_GIVEN DATA_.
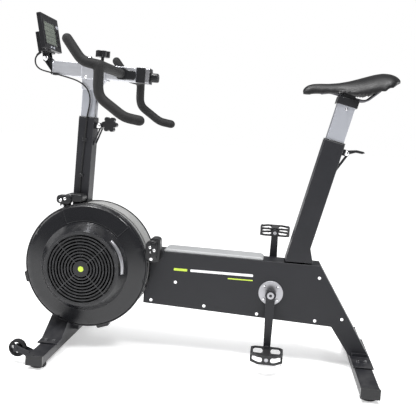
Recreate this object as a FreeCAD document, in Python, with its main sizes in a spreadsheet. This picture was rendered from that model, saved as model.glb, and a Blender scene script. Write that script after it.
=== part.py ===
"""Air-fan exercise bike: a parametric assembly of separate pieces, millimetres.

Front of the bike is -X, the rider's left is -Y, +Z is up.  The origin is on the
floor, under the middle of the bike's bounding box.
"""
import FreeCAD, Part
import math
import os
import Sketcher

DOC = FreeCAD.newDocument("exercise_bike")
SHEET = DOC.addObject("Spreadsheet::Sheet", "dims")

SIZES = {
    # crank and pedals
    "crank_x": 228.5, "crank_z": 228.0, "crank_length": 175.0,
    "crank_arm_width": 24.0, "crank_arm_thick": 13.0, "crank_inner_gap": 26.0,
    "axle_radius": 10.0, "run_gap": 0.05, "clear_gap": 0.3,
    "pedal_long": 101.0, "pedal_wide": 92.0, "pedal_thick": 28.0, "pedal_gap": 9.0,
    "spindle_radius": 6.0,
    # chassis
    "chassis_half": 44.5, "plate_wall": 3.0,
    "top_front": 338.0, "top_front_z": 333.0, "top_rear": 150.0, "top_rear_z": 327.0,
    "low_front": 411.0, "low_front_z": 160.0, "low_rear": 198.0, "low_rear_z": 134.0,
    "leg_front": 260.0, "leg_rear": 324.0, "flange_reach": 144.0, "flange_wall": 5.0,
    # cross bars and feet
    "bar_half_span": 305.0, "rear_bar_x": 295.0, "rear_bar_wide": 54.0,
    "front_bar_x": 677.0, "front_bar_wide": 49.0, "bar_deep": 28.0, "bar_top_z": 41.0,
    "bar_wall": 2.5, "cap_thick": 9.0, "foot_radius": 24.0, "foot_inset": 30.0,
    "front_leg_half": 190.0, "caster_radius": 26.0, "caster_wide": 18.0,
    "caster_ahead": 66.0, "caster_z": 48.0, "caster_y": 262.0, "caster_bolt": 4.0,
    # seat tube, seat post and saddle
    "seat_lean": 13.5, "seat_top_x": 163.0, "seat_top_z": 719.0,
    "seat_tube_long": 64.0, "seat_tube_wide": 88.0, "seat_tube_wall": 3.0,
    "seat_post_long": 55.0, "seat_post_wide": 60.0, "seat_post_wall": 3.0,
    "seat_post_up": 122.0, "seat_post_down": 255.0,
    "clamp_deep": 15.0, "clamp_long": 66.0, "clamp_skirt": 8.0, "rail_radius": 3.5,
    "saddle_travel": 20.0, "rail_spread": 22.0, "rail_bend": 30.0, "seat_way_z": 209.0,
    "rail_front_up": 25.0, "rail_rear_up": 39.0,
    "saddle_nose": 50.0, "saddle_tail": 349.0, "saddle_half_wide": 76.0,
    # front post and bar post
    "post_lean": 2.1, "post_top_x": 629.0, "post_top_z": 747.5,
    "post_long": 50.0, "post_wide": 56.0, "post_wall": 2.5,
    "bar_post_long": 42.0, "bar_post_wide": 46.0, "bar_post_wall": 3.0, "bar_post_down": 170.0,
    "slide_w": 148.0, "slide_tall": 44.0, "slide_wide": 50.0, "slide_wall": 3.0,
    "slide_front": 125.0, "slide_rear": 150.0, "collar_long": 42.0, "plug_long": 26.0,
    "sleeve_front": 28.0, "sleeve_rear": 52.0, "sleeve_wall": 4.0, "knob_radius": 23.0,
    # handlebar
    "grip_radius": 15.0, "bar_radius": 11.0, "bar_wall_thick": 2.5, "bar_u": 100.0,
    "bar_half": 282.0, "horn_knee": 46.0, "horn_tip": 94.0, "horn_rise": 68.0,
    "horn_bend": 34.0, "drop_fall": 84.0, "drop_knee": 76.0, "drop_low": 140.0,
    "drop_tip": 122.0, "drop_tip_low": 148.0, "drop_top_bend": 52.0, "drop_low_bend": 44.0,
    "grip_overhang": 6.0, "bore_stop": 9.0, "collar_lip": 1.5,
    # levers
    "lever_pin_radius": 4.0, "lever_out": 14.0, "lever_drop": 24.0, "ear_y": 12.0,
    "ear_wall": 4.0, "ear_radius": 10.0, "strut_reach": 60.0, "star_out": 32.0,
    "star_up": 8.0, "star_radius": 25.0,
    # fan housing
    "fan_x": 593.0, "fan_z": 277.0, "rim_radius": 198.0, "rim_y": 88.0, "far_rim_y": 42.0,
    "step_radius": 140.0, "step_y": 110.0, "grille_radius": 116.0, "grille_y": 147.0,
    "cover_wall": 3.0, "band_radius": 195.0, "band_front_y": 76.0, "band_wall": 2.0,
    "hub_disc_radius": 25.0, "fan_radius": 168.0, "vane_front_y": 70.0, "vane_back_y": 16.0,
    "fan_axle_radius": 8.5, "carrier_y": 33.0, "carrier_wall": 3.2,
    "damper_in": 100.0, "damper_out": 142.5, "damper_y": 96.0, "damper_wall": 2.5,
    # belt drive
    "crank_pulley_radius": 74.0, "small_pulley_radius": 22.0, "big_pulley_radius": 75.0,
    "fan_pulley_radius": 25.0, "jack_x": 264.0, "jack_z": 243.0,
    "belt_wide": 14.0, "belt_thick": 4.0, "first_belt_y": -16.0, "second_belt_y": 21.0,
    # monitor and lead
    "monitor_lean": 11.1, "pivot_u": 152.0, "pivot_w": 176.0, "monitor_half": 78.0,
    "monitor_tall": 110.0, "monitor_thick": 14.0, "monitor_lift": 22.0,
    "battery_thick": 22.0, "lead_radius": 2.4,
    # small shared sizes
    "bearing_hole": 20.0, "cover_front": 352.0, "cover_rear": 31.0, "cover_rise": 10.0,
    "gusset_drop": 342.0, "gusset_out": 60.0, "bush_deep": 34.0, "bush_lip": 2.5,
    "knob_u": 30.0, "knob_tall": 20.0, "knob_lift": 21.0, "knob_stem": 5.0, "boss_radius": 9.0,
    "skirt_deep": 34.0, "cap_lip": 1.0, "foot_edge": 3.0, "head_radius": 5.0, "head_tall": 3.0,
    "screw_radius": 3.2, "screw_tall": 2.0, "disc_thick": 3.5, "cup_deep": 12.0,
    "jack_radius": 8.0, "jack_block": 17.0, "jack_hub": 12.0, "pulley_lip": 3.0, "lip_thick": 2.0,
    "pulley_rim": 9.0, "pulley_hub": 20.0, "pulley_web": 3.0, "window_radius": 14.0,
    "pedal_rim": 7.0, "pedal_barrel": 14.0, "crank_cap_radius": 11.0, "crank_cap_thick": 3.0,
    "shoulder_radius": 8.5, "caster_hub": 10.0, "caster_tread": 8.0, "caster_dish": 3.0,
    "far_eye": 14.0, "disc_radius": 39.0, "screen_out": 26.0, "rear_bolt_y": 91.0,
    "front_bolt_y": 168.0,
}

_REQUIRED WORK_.
Please set down all the data word for word.

_EXERCISE RESULT_.
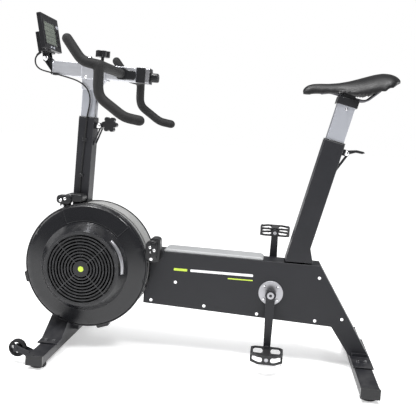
Recreate this object as a FreeCAD document, in Python, with its main sizes in a spreadsheet. This picture was rendered from that model, saved as model.glb, and a Blender scene script. Write that script after it.
=== part.py ===
"""Air-fan exercise bike: a parametric assembly of separate pieces, millimetres.

Front of the bike is -X, the rider's left is -Y, +Z is up.  The origin is on the
floor, under the middle of the bike's bounding box.
"""
import FreeCAD, Part
import math
import os
import Sketcher

DOC = FreeCAD.newDocument("exercise_bike")
SHEET = DOC.addObject("Spreadsheet::Sheet", "dims")

SIZES = {
    # crank and pedals
    "crank_x": 228.5, "crank_z": 228.0, "crank_length": 175.0,
    "crank_arm_width": 24.0, "crank_arm_thick": 13.0, "crank_inner_gap": 26.0,
    "axle_radius": 10.0, "run_gap": 0.05, "clear_gap": 0.3,
    "pedal_long": 101.0, "pedal_wide": 92.0, "pedal_thick": 28.0, "pedal_gap": 9.0,
    "spindle_radius": 6.0,
    # chassis
    "chassis_half": 44.5, "plate_wall": 3.0,
    "top_front": 338.0, "top_front_z": 333.0, "top_rear": 150.0, "top_rear_z": 327.0,
    "low_front": 411.0, "low_front_z": 160.0, "low_rear": 198.0, "low_rear_z": 134.0,
    "leg_front": 260.0, "leg_rear": 324.0, "flange_reach": 144.0, "flange_wall": 5.0,
    # cross bars and feet
    "bar_half_span": 305.0, "rear_bar_x": 295.0, "rear_bar_wide": 54.0,
    "front_bar_x": 677.0, "front_bar_wide": 49.0, "bar_deep": 28.0, "bar_top_z": 41.0,
    "bar_wall": 2.5, "cap_thick": 9.0, "foot_radius": 24.0, "foot_inset": 30.0,
    "front_leg_half": 190.0, "caster_radius": 26.0, "caster_wide": 18.0,
    "caster_ahead": 66.0, "caster_z": 48.0, "caster_y": 262.0, "caster_bolt": 4.0,
    # seat tube, seat post and saddle
    "seat_lean": 13.5, "seat_top_x": 163.0, "seat_top_z": 719.0,
    "seat_tube_long": 64.0, "seat_tube_wide": 88.0, "seat_tube_wall": 3.0,
    "seat_post_long": 55.0, "seat_post_wide": 60.0, "seat_post_wall": 3.0,
    "seat_post_up": 122.0, "seat_post_down": 255.0,
    "clamp_deep": 15.0, "clamp_long": 66.0, "clamp_skirt": 8.0, "rail_radius": 3.5,
    "saddle_travel": 20.0, "rail_spread": 22.0, "rail_bend": 30.0, "seat_way_z": 209.0,
    "rail_front_up": 25.0, "rail_rear_up": 39.0,
    "saddle_nose": 50.0, "saddle_tail": 349.0, "saddle_half_wide": 76.0,
    # front post and bar post
    "post_lean": 2.1, "post_top_x": 629.0, "post_top_z": 747.5,
    "post_long": 50.0, "post_wide": 56.0, "post_wall": 2.5,
    "bar_post_long": 42.0, "bar_post_wide": 46.0, "bar_post_wall": 3.0, "bar_post_down": 170.0,
    "slide_w": 148.0, "slide_tall": 44.0, "slide_wide": 50.0, "slide_wall": 3.0,
    "slide_front": 125.0, "slide_rear": 150.0, "collar_long": 42.0, "plug_long": 26.0,
    "sleeve_front": 28.0, "sleeve_rear": 52.0, "sleeve_wall": 4.0, "knob_radius": 23.0,
    # handlebar
    "grip_radius": 15.0, "bar_radius": 11.0, "bar_wall_thick": 2.5, "bar_u": 100.0,
    "bar_half": 282.0, "horn_knee": 46.0, "horn_tip": 94.0, "horn_rise": 68.0,
    "horn_bend": 34.0, "drop_fall": 84.0, "drop_knee": 76.0, "drop_low": 140.0,
    "drop_tip": 122.0, "drop_tip_low": 148.0, "drop_top_bend": 52.0, "drop_low_bend": 44.0,
    "grip_overhang": 6.0, "bore_stop": 9.0, "collar_lip": 1.5,
    # levers
    "lever_pin_radius": 4.0, "lever_out": 14.0, "lever_drop": 24.0, "ear_y": 12.0,
    "ear_wall": 4.0, "ear_radius": 10.0, "strut_reach": 60.0, "star_out": 32.0,
    "star_up": 8.0, "star_radius": 25.0,
    # fan housing
    "fan_x": 593.0, "fan_z": 277.0, "rim_radius": 198.0, "rim_y": 88.0, "far_rim_y": 42.0,
    "step_radius": 140.0, "step_y": 110.0, "grille_radius": 116.0, "grille_y": 147.0,
    "cover_wall": 3.0, "band_radius": 195.0, "band_front_y": 76.0, "band_wall": 2.0,
    "hub_disc_radius": 25.0, "fan_radius": 168.0, "vane_front_y": 70.0, "vane_back_y": 16.0,
    "fan_axle_radius": 8.5, "carrier_y": 33.0, "carrier_wall": 3.2,
    "damper_in": 100.0, "damper_out": 142.5, "damper_y": 96.0, "damper_wall": 2.5,
    # belt drive
    "crank_pulley_radius": 74.0, "small_pulley_radius": 22.0, "big_pulley_radius": 75.0,
    "fan_pulley_radius": 25.0, "jack_x": 264.0, "jack_z": 243.0,
    "belt_wide": 14.0, "belt_thick": 4.0, "first_belt_y": -16.0, "second_belt_y": 21.0,
    # monitor and lead
    "monitor_lean": 11.1, "pivot_u": 152.0, "pivot_w": 176.0, "monitor_half": 78.0,
    "monitor_tall": 110.0, "monitor_thick": 14.0, "monitor_lift": 22.0,
    "battery_thick": 22.0, "lead_radius": 2.4,
    # small shared sizes
    "bearing_hole": 20.0, "cover_front": 352.0, "cover_rear": 31.0, "cover_rise": 10.0,
    "gusset_drop": 342.0, "gusset_out": 60.0, "bush_deep": 34.0, "bush_lip": 2.5,
    "knob_u": 30.0, "knob_tall": 20.0, "knob_lift": 21.0, "knob_stem": 5.0, "boss_radius": 9.0,
    "skirt_deep": 34.0, "cap_lip": 1.0, "foot_edge": 3.0, "head_radius": 5.0, "head_tall": 3.0,
    "screw_radius": 3.2, "screw_tall": 2.0, "disc_thick": 3.5, "cup_deep": 12.0,
    "jack_radius": 8.0, "jack_block": 17.0, "jack_hub": 12.0, "pulley_lip": 3.0, "lip_thick": 2.0,
    "pulley_rim": 9.0, "pulley_hub": 20.0, "pulley_web": 3.0, "window_radius": 14.0,
    "pedal_rim": 7.0, "pedal_barrel": 14.0, "crank_cap_radius": 11.0, "crank_cap_thick": 3.0,
    "shoulder_radius": 8.5, "caster_hub": 10.0, "caster_tread": 8.0, "caster_dish": 3.0,
    "far_eye": 14.0, "disc_radius": 39.0, "screen_out": 26.0, "rear_bolt_y": 91.0,
    "front_bolt_y": 168.0,
}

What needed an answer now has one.